*Exercise instructions*. Repeat the listing in full, exactly as it stands.

[Begin Data provided]

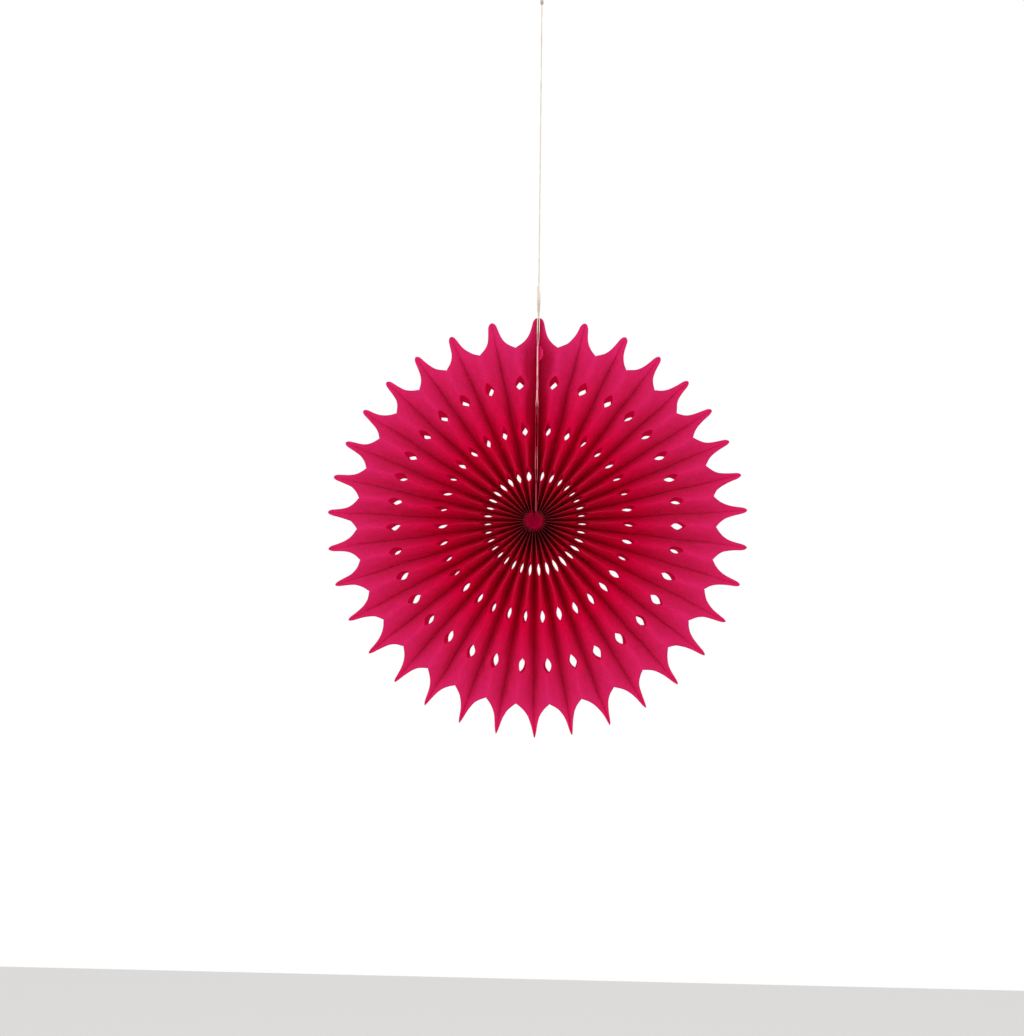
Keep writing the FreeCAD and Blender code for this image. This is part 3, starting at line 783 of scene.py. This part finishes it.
@dataclass
class Hub:
    """The bonded middle of the stack: a dimpled cap front and back with the wedge gap on top."""

    leaves: PleatedLeaves
    rim_radius: float = 10.5 * MM
    face_depth: float = 24.3 * MM
    flat_radius: float = 7 * MM
    dimple: float = 0.4 * MM
    rim_fall: float = 3.5 * MM
    pleat_height: float = 1.8 * MM
    pleat_band: tuple[float, float] = (4 * MM, 10.5 * MM)
    centre_radius: float = 0.4 * MM
    wedge_foot: float = 1.5 * MM
    wedge_top: float = 12 * MM
    wedge_half: float = 1.2 * MM
    rings: int = 16
    per_cell: int = 6

    def cap(self, face: Face) -> np.ndarray:
        """Cap of one face, in polar rows from the centre outwards.

        The depth is face depth minus a dimple that fades with the square of the radius, plus
        pleats that follow the ridges. Beyond the flat radius it falls away as the distance to
        the power 1.3, so that the ridges of the leaves come out of it.

        Args:
            face: front or back.

        Returns:
            Points of the grid.
        """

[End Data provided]

*Written answer*.
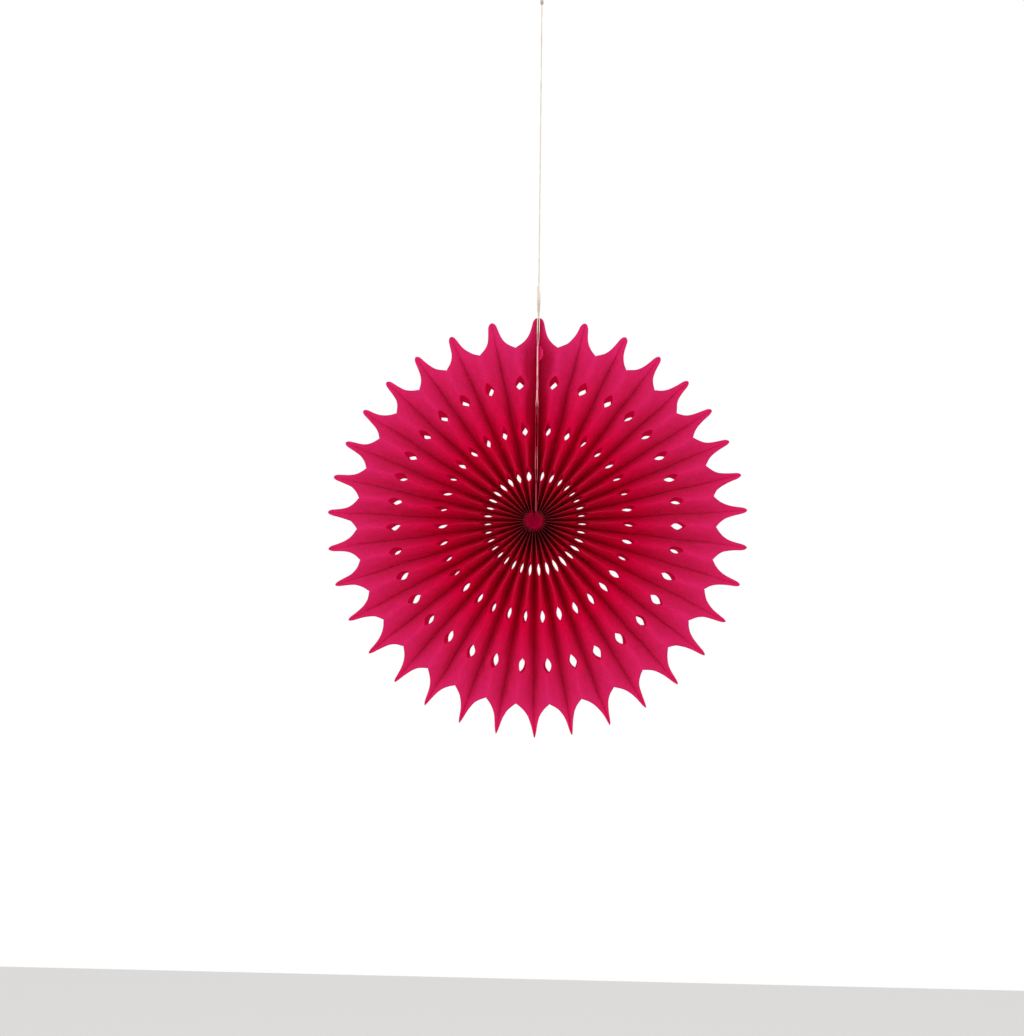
Keep writing the FreeCAD and Blender code for this image. This is part 3, starting at line 783 of scene.py. This part finishes it.
@dataclass
class Hub:
    """The bonded middle of the stack: a dimpled cap front and back with the wedge gap on top."""

    leaves: PleatedLeaves
    rim_radius: float = 10.5 * MM
    face_depth: float = 24.3 * MM
    flat_radius: float = 7 * MM
    dimple: float = 0.4 * MM
    rim_fall: float = 3.5 * MM
    pleat_height: float = 1.8 * MM
    pleat_band: tuple[float, float] = (4 * MM, 10.5 * MM)
    centre_radius: float = 0.4 * MM
    wedge_foot: float = 1.5 * MM
    wedge_top: float = 12 * MM
    wedge_half: float = 1.2 * MM
    rings: int = 16
    per_cell: int = 6

    def cap(self, face: Face) -> np.ndarray:
        """Cap of one face, in polar rows from the centre outwards.

        The depth is face depth minus a dimple that fades with the square of the radius, plus
        pleats that follow the ridges. Beyond the flat radius it falls away as the distance to
        the power 1.3, so that the ridges of the leaves come out of it.

        Args:
            face: front or back.

        Returns:
            Points of the grid.
        """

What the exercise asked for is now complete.